Some mothers compare their children based on their abilities and age(where younger siblings are jealous of what older siblings are allowed to do while they are forbidden). Some siblings compete against each other because of their gender and compare their positions in the family (and subsequent value), and the arrival of a new baby can sometimes contribute to the already existing tension. Regardless of the cause of the sibling rivalry, what matters is how mothers handle it.
Margret, a mother to three sons, continuously found herself at the center of her sons’ fights. Her sons were brilliant and performed quite well at the Alliance High School.
“My third born son was different, he was not bright, disciplined or artistic like the rest," she said. On the eve of his primary exams, he played football and broke his arm, which contributed to his poor academic performance.
Margret, like many mothers, committed the faux pas of comparing her sons. On many occasions, her son felt isolated when his brothers were painting with their father and his mother barely said a word to him.
Judith, a young mother to two sons and a daughter, could not understand why his older sons kept fighting with their younger sister. They could fight over the remote and which cartoons to watch. While the daughter wanted cartoons with Barbie, the boys would insist on spider man and say things along the lines of: "girls don’t watch Spiderman". In this case, the older boys sidelined their sister because of her gender and age. "They were not amused to know that I spend a lot of time with her," She said.
In a blended family, sibling rivalry is more pronounced. "My adopted children, who were much older, would blatantly refuse to associate with my children or sulk when they have to share things," said Joan Naliaka, a 37 year-old remarried widow and mother to two children.
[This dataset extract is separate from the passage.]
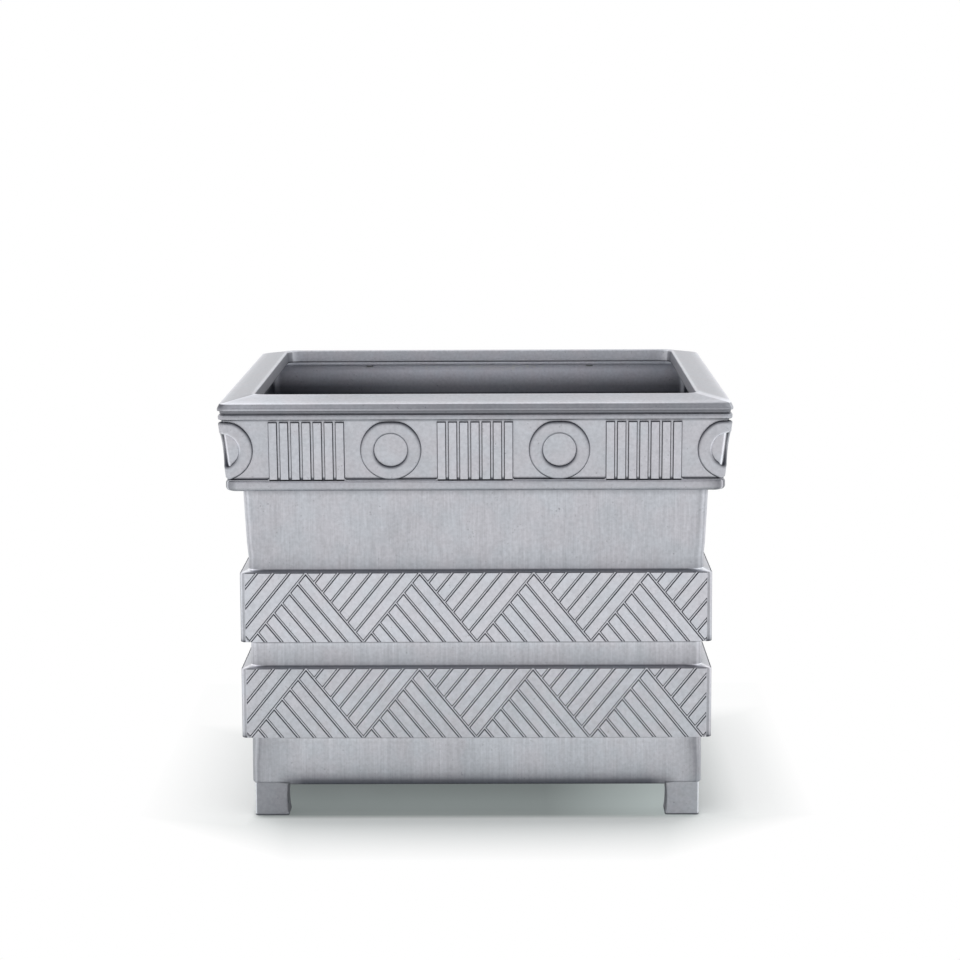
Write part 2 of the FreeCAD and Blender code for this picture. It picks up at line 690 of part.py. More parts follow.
def side_screws(name, pitch, reach, seat, grip):
    """Pair of round-headed screws driven upwards on each side, heads against the seat."""
    screws = []
    for number, side in enumerate((-1, 1)):
        at = {"x": f"{side} * {pitch} / 2", "y": reach}
        shank = pin(f"{name}_shank_{number}", "sizes.screw_radius", grip, z=seat, **at)
        head = pin(
            f"{name}_head_{number}", "sizes.screw_head_radius", "sizes.screw_head_height",
            z=f"{seat} - sizes.screw_head_height", **at,
        )
        screws.append(fuse(f"{name}_{number}", [shank, head]))
    return all_round(name, group(f"{name}_pair", screws))


rim_screws = side_screws(
    "rim_screws", "sizes.rim_screw_pitch", RIM_SCREW_REACH, FLANGE_FOOT, "sizes.flange_thickness + sizes.screw_bite"
)
bottom_plate_screws = side_screws(
    "bottom_plate_screws", "sizes.lug_pitch", LUG_SCREW_REACH, FOOT_TOP, "sizes.plate_thickness + sizes.screw_bite"
)

# Check and write every sub-part

SUB_PARTS = [
    rim_frame, front_panel, right_panel, back_panel, left_panel, bottom_plate,
    foot_front_left, foot_front_right, foot_back_left, foot_back_right,
    corner_bolts, corner_washers, corner_nuts, foot_bolts, foot_washers, rim_screws, bottom_plate_screws,
]

doc.recompute()
for item in doc.Objects:
    if {"Invalid", "Error"} & set(item.State):
        raise RuntimeError(f"{item.Name} failed: {item.State}")
os.makedirs("parts", exist_ok=True)
for item in SUB_PARTS:
    if item.Shape.isNull() or not item.Shape.isValid():
        raise RuntimeError(f"{item.Label} has no valid shape")
    item.Shape.exportStep(f"parts/{item.Label}.step")
    print(item.Label, len(item.Shape.Solids), "solids", round(item.Shape.Volume))
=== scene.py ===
import logging
import math
from dataclasses import dataclass, field, replace
from enum import Enum
from typing import Callable, Sequence

import bpy
import numpy as np
from mathutils import Matrix, Vector


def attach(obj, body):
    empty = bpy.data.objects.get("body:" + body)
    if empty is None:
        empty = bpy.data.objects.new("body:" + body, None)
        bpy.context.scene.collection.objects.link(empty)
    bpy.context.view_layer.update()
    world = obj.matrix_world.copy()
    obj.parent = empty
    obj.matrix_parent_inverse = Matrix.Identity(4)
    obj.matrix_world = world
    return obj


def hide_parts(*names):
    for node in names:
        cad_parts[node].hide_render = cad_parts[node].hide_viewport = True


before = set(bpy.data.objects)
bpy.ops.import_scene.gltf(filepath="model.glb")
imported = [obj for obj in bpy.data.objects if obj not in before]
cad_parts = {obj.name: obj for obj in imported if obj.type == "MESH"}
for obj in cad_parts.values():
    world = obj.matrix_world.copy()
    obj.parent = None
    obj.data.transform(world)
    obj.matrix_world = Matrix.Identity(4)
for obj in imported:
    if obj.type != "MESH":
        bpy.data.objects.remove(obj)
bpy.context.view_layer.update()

LOG = logging.getLogger("planter")
MM = 0.001

Mapper = Callable[[np.ndarray], np.ndarray]
Point = tuple[float, float]
Socket = bpy.types.NodeSocket


class Side(Enum):
    """The four sides of the planter, each with its turn from the front in degrees."""

    FRONT = 0
    RIGHT = 90
    BACK = 180
    LEFT = 270

    @property
    def flank(self) -> bool:
        """Whether this is the left or the right side."""
        return self in (Side.LEFT, Side.RIGHT)


class Slot(Enum):
    """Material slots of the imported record."""

    CASTING = "cast_aluminium"
    FASTENER = "zinc_steel"


# Finishes


@dataclass(frozen=True)
class Finish:
    """Colours and roughness of one metal, with the look of its casting and brushing.

    Args:
        colour: base colour in the open, linear.
        tint: second colour that the first drifts to in soft clouds, linear.
        stain_and_shade: colour of the oxide in creases and grooves and of the painted shade, linear.
        roughness: mean roughness.
        grain: strength of the fine casting grain, in metres.
        pits: share of the surface that is pitted, 0 to 1.
        streak: strength of the upright brushing, 0 to 1.
    """

    colour: tuple[float, float, float]
    tint: tuple[float, float, float]
    stain_and_shade: tuple[float, float, float]
    roughness: float
    grain: float
    pits: float
    streak: float


CAST = Finish(
    (0.549, 0.566, 0.608), (0.563, 0.562, 0.601), (0.070, 0.074, 0.090),
    roughness=0.36, grain=0.00010, pits=0.35, streak=1.0,
)
ZINC = Finish(
    (0.560, 0.560, 0.545), (0.555, 0.560, 0.560), (0.20, 0.20, 0.20),
    roughness=0.38, grain=0.00003, pits=0.0, streak=0.0,
)


def grey(value: float) -> tuple[float, float, float, float]:
    """Returns a grey of a value, with full alpha."""
    return (value, value, value, 1.0)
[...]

Her biological children could not along with the step children, believing their mother was going to prioritize her new family over them.
Moses, a child psychologist based in Nakuru, states that sibling rivalry can be dealt with in different ways. Most importantly, he notes that children should be friends even before birth. For instance, in Judith’s case, she should have prepared her boys that a wonderful sister will join them. The children can touch mummy’s baby bump, help in the selection of the new babies clothes, be asked whether they will protect the child from thieves or teased by relatives whether the baby should be taken away. Moses adds that older siblings can also be made to feel important as they are introduced to their new sibling, which often makes them protective and loving towards them. They can teach their siblings a new game skill.They can also sleep together, share meals and be taught to be gender sensitive.
Moses also adds that children should not be treated the same or compared based on their skills or talents: They should be treated individually and not equally. Therefore, Margaret should have acknowledged her son’s passion for football, rather than compare him to his older brothers.
Children should be raised in such a way that they have roles in their younger siblings lives other than fight. But at times, mothers should also just let the siblings be. Do not interfere in their quarrels or take sides, the wars just fizzle out as they grow.